1. Gardens of Giverny, France

If you want to dive headfirst into the world of Monet’s paintings, the Gardens of Giverny are your golden ticket. This impressionist genius – and gardening enthusiast – designed it himself after moving from Paris in 1883. With exotic flowers, aquatic plants, and a Japanese-inspired bridge – it’s like stepping into a fairytale. Monet’s famous series of paintings, The Water Lilies, perfectly capture the garden’s atmosphere. And if you’re planning a Parisian getaway, there are plenty of tours with transport included, that’ll whisk you out of the French capital to this countryside retreat.

This is undoubtedly the most famous garden in the Netherlands. You’ve probably got a glimpse of those endless fields of tulips in pictures – well, they’re from this very spot. Keukenhof Garden is only open during the spring months where you’ll get to see an explosion of seven million tulips burst into bloom. But it’s not just tulips on display here. As you wander through the pavilions, you’ll admire a variety of plant species, sculptures, and artworks. To make the most of your visit, we’ve got you covered with some useful tips on Keukenhof.

3. Mainau Island Gardens, Germany

On Lake Constance in southwestern Germany, is where you’ll find Mainau Island, affectionately known as ‘flower island’ – and for good reason. The island is a large flower park, boasting well-maintained vegetation, teeming with thousands of colourful blooms and bustling insect life. Although there’s an admission fee to enter the island, the experience is priceless.

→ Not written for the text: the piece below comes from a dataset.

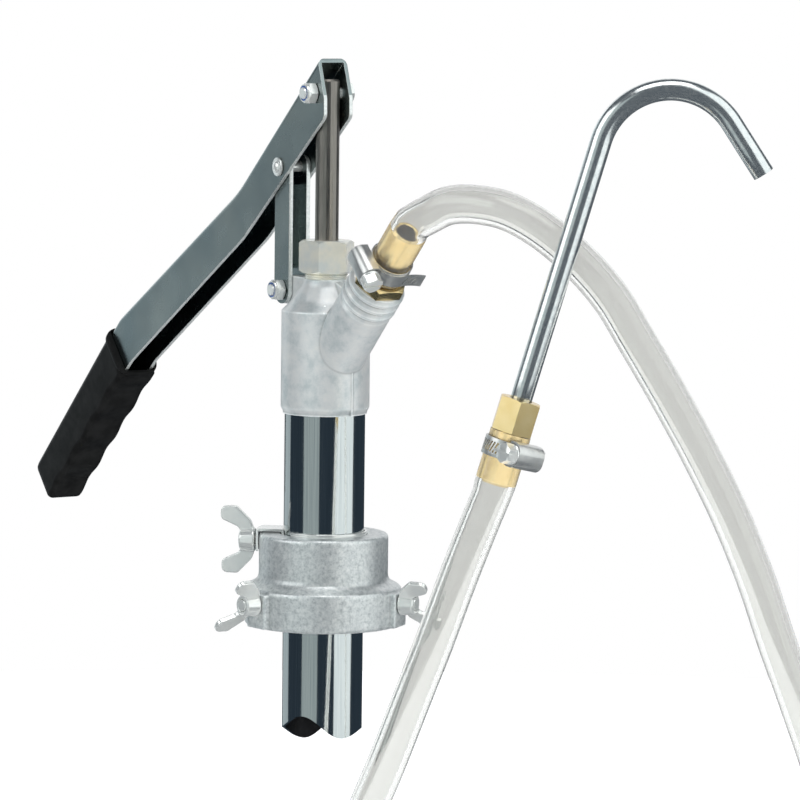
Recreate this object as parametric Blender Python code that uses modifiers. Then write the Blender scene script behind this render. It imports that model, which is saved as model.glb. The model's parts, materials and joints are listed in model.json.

Plus, it’s a perfect outing for the whole family, with scenic walking paths around the island promising fun for both adults and children.

4. Gardens of Castel Gandolfo, Italy

The Papal Villas of Castel Gandolfo, near Rome, have been the summer residence of popes since the 17th century – and their papal gardens are now open to the public. Take a stroll through the Barberini Garden, the Magnolia Garden, and the Belvedere Garden. And that’s not all. This architectural complex features a picturesque lake with the image of the Madonna, the Avenue of the Nymphs, a Roman amphitheatre, mysterious underground galleries, and much more.

Let’s keep the Italian vibes going and head over to historic Florence’s Boboli Gardens. Among lush greenery, you’ll find sculptures dating back to the 16th, 17th and 18th centuries – it’s like an open-air museum. Snap some pictures of the famous Paris and Helen by Vincenzo de Rossi and the Venus by Giambologna. There’s also a theatre, fountains, and even some caves to explore. And, before you go, swing by the Palazzo Pitti, home to several museums.

6. Gardens of Versailles, France

Putting aside the jaw-dropping Palace of Versailles for a moment – let’s talk about its gardens. Imagine this: 800 hectares of parkland with lakes, sculptures, and fountains that’ll whisk you back to the glory days of Louis XIV. Water plays an important part in the garden, with its soothing sound accompanying your every step. Don’t miss the Orangery, home to over 1,500 trees, as well as the Grand Canal – a standout feature of this epic complex.

Considered the world’s richest botanical garden, the Royal Botanic Gardens at Kew, southwest of London, is a gem that gives you the unique opportunity to explore over 50,000 plant species. Originally home to an exotic garden featuring a Chinese pagoda, these gardens were transformed in 1840, resulting in the remarkable site we see today. It’s a treasure trove of flora, boasting an herbarium, a library, a palm house, and a glasshouse showcasing tropical species, among other delights.

The Alcázar of Seville, a UNESCO World Heritage Site since 1987, is one of the world’s oldest palaces still in use. The gardens steal the show, blending Moorish elements with Renaissance and modern touches – they’re simply spectacular. Highlights include the Gallery of the Grotesque and the Pavilion of Charles V – Game of Thrones fans might recognise these historic grounds as the kingdom of Dorne.

9. Generalife Gardens, Spain

Among Europe’s most beautiful gardens, the Generalife gardens in Granada are an absolute must-visit. Situated outside the walls of the Alhambra, on the Cerro del Sol hill, they boast a distinctive Moorish style, characteristic of ancient Al-Andalus. Standout features include the Patio de la Acequia, the Escalera del Agua, and the Patio del Ciprés de la Sultana.

10. Villandry Gardens, France

If you’re visiting the Loire Valley to check out some castles, we recommend adding Villandry Castle to your itinerary – and its neo-Renaissance gardens. The gardens were commissioned by Spaniard Joaquín Carvallo, who purchased and restored the complex in 1906 – and it’s a nature extravaganza. Stroll through the Ornamental Garden, Love Garden, Kitchen Garden, Garden of Crosses, Water Garden, Sun Garden and Herb Garden. And if that’s not enough, there’s a maze, woods, neoclassical pavilion and the cute village of Villandry to explore too.